» **Your task**:
Repeat verbatim, and only, the lines of the data below, beginning at the line that contains "0.22), 0.35, 1.0)" and stopping after the line that contains "bpy.context.scene.collection.objects.link(empty)".

» **Dataset section**:
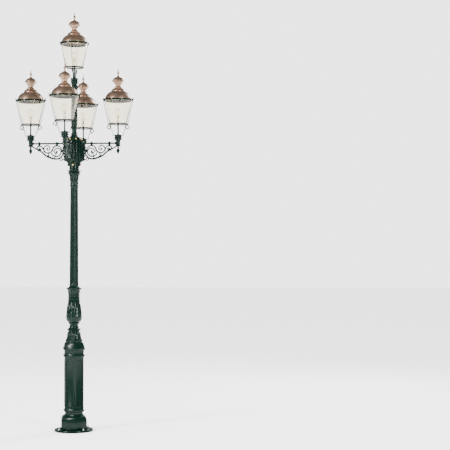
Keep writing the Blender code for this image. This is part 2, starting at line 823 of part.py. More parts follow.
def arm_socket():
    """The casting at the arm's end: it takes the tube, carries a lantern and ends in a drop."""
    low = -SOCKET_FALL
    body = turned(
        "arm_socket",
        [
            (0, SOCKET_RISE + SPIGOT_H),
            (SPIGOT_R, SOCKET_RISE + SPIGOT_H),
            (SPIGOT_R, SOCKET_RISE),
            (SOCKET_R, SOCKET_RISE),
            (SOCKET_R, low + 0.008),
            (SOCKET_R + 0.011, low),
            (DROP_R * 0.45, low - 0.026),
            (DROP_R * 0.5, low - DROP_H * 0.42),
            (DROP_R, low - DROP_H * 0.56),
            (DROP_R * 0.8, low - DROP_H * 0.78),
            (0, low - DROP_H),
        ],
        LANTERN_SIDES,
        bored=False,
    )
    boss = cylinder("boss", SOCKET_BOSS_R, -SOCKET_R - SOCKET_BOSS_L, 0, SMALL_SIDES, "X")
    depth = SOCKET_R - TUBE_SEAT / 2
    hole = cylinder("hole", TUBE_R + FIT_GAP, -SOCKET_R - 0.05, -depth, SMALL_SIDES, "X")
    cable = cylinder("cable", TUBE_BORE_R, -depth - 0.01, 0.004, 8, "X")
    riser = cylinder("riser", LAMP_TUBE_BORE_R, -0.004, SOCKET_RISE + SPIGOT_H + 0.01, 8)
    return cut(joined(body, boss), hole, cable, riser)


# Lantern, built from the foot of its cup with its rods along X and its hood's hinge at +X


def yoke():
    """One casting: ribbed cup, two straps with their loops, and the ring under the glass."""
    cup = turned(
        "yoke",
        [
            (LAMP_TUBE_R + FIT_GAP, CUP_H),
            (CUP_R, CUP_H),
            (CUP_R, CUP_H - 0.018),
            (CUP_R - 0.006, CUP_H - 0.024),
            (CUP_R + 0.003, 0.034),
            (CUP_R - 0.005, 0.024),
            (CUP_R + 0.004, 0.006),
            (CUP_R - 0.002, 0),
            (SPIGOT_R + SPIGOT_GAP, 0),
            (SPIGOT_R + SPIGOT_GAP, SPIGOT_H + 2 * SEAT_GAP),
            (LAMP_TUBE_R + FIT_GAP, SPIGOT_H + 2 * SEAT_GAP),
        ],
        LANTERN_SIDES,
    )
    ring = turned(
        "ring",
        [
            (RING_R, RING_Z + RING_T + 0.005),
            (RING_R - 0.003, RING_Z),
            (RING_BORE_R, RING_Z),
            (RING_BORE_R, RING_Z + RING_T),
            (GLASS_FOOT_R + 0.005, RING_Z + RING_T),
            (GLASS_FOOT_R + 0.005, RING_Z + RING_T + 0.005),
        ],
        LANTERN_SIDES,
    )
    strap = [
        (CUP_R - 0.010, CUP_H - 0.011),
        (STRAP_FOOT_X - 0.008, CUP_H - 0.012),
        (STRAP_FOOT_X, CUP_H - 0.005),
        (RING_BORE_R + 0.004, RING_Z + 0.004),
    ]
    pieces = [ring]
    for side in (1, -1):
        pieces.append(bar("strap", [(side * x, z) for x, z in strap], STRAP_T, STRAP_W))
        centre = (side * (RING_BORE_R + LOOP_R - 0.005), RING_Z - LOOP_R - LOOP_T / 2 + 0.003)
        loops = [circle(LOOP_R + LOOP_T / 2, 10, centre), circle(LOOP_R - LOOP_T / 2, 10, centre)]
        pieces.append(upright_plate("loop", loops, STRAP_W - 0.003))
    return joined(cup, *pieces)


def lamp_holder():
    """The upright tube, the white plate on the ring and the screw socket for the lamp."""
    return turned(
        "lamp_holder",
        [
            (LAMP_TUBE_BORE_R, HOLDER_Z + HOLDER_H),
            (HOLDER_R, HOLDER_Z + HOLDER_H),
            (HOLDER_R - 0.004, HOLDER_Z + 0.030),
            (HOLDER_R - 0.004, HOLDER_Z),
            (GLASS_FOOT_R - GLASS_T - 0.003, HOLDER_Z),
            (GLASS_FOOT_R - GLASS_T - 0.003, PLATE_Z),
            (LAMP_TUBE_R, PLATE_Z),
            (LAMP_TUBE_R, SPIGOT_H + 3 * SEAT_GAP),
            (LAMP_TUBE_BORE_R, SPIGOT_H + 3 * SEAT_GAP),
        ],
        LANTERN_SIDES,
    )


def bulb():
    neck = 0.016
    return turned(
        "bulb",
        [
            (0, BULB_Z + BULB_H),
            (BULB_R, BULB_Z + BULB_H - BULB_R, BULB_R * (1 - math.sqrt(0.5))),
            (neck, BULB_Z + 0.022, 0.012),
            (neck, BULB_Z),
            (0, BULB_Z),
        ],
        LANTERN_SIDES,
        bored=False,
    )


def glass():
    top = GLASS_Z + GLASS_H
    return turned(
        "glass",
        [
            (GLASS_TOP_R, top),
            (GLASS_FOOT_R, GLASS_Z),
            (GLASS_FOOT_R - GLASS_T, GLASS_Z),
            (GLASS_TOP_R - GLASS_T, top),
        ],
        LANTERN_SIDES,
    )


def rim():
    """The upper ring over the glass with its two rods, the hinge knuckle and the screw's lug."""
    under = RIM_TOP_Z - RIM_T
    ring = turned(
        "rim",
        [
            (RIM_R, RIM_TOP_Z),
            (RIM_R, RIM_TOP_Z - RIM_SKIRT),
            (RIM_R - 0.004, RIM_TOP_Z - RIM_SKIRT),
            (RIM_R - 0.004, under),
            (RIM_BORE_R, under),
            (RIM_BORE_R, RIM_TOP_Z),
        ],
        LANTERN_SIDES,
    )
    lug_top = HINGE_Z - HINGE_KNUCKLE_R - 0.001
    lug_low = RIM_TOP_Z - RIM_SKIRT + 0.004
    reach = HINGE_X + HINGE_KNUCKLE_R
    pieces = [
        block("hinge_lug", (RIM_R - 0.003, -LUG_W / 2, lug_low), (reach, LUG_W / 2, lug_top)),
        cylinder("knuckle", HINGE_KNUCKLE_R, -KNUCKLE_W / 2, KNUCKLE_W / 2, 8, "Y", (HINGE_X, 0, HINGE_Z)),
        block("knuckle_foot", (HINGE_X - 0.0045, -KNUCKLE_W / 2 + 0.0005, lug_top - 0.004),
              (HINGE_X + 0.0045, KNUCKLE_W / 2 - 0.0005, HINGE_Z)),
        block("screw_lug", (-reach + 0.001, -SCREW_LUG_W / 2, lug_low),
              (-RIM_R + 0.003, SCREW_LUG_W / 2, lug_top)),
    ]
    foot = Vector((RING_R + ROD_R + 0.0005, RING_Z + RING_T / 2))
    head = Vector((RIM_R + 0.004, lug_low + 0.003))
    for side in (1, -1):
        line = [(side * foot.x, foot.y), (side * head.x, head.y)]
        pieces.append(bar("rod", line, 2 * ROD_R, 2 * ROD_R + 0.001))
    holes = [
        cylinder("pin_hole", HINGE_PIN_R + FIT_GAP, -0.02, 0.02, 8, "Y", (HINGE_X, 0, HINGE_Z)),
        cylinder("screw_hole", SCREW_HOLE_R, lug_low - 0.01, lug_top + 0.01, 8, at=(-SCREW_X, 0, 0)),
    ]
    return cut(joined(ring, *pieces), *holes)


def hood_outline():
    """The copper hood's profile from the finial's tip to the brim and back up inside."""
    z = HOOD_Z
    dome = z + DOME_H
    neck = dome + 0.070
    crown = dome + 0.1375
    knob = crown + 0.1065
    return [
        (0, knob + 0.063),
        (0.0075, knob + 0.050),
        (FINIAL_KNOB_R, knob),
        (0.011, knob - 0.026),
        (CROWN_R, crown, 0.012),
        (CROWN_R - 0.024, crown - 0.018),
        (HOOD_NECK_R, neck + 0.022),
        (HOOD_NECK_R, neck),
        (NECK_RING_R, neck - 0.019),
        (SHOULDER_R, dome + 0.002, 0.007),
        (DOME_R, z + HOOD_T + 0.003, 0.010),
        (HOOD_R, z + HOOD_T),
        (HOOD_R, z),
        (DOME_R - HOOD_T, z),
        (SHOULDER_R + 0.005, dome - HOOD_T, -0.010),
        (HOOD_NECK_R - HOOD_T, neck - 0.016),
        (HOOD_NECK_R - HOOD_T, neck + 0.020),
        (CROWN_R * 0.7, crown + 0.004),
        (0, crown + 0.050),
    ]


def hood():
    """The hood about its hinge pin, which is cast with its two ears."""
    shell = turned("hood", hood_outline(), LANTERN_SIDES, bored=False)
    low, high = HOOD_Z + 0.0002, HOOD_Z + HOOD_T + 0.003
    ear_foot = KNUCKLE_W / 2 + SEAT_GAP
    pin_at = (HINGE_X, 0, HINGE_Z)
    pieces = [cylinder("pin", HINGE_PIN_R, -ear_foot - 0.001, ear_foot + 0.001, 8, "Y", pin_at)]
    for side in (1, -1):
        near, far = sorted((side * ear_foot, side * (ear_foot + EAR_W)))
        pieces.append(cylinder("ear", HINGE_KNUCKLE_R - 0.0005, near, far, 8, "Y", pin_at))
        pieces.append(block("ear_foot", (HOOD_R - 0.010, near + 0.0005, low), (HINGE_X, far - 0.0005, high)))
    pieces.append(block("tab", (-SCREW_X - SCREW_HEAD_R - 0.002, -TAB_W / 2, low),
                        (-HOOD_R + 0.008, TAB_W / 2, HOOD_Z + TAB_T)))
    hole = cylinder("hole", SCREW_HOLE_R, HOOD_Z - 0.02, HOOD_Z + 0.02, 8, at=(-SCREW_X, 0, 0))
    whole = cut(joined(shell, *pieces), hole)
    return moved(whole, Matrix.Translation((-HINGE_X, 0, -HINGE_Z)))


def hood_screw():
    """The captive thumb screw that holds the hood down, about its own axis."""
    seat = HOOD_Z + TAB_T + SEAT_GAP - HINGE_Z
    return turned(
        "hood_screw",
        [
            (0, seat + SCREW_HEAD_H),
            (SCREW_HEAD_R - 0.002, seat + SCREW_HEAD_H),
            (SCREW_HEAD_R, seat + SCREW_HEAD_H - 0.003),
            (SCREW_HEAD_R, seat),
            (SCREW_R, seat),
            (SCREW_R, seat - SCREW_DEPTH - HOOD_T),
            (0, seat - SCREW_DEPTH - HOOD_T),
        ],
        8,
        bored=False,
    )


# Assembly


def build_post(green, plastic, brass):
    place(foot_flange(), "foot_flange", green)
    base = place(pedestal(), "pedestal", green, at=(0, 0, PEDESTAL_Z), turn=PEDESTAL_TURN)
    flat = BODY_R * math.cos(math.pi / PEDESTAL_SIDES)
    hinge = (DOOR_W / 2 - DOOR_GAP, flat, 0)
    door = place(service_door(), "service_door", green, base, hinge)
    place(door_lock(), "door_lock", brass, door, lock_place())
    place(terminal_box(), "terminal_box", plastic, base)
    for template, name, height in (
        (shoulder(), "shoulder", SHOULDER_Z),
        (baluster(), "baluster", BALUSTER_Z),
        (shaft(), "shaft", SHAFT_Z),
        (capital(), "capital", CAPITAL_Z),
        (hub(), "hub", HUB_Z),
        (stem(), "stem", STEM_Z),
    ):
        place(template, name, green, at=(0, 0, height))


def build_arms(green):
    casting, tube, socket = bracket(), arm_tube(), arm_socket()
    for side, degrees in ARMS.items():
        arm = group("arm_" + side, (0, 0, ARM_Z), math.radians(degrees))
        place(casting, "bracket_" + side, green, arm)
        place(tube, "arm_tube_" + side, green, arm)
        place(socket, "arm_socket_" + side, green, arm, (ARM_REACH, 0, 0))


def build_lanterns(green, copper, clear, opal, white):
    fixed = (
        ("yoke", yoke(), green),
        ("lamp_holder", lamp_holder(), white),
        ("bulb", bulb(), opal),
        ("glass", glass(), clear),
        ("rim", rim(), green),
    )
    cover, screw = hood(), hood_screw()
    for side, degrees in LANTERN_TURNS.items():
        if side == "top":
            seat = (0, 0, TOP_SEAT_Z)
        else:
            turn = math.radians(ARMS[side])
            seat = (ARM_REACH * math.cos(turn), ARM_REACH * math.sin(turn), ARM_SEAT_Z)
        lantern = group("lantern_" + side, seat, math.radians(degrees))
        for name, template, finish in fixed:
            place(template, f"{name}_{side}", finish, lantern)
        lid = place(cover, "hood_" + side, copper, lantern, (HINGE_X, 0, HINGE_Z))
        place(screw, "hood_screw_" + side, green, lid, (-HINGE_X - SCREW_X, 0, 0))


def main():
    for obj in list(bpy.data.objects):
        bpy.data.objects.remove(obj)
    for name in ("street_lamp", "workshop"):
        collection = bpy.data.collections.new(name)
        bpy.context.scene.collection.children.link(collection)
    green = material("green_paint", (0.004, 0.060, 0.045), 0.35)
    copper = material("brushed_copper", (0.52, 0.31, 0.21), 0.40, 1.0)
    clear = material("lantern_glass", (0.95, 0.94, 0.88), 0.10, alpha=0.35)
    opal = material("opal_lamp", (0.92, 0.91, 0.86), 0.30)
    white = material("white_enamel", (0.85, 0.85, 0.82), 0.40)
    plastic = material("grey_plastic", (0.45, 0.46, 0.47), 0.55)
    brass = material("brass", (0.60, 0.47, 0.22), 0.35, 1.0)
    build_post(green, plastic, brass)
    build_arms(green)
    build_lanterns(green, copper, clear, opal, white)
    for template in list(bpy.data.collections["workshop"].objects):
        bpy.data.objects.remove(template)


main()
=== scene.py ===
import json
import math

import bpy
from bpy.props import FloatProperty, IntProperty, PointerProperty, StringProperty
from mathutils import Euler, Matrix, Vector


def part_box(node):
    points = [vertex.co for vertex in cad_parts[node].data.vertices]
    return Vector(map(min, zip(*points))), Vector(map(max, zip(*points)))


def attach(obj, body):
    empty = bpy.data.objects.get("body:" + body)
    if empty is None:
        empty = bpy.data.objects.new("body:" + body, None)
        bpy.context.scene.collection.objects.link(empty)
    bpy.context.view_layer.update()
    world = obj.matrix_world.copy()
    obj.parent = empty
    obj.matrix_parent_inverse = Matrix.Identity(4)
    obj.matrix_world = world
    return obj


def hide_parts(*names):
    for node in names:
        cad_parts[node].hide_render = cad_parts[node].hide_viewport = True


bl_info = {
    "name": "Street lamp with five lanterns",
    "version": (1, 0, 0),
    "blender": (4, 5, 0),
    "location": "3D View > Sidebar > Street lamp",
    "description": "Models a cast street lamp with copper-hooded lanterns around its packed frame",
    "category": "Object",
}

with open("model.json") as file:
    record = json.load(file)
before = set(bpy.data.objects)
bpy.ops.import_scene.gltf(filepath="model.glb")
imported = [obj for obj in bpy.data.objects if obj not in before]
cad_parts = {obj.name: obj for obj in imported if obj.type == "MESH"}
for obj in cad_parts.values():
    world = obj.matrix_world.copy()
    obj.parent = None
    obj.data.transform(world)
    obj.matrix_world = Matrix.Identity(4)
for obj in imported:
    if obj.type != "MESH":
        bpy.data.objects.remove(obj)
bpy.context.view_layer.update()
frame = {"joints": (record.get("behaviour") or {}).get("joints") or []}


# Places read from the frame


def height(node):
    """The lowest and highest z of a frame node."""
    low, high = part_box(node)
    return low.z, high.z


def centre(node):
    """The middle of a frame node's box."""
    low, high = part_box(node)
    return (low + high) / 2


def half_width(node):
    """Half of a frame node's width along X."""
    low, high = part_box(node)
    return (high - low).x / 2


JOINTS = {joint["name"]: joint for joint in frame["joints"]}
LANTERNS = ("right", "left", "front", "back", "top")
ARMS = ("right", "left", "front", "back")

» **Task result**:
    brass = material("brass", (0.60, 0.47, 0.22), 0.35, 1.0)
    build_post(green, plastic, brass)
    build_arms(green)
    build_lanterns(green, copper, clear, opal, white)
    for template in list(bpy.data.collections["workshop"].objects):
        bpy.data.objects.remove(template)


main()
=== scene.py ===
import json
import math

import bpy
from bpy.props import FloatProperty, IntProperty, PointerProperty, StringProperty
from mathutils import Euler, Matrix, Vector


def part_box(node):
    points = [vertex.co for vertex in cad_parts[node].data.vertices]
    return Vector(map(min, zip(*points))), Vector(map(max, zip(*points)))


def attach(obj, body):
    empty = bpy.data.objects.get("body:" + body)
    if empty is None:
        empty = bpy.data.objects.new("body:" + body, None)
        bpy.context.scene.collection.objects.link(empty)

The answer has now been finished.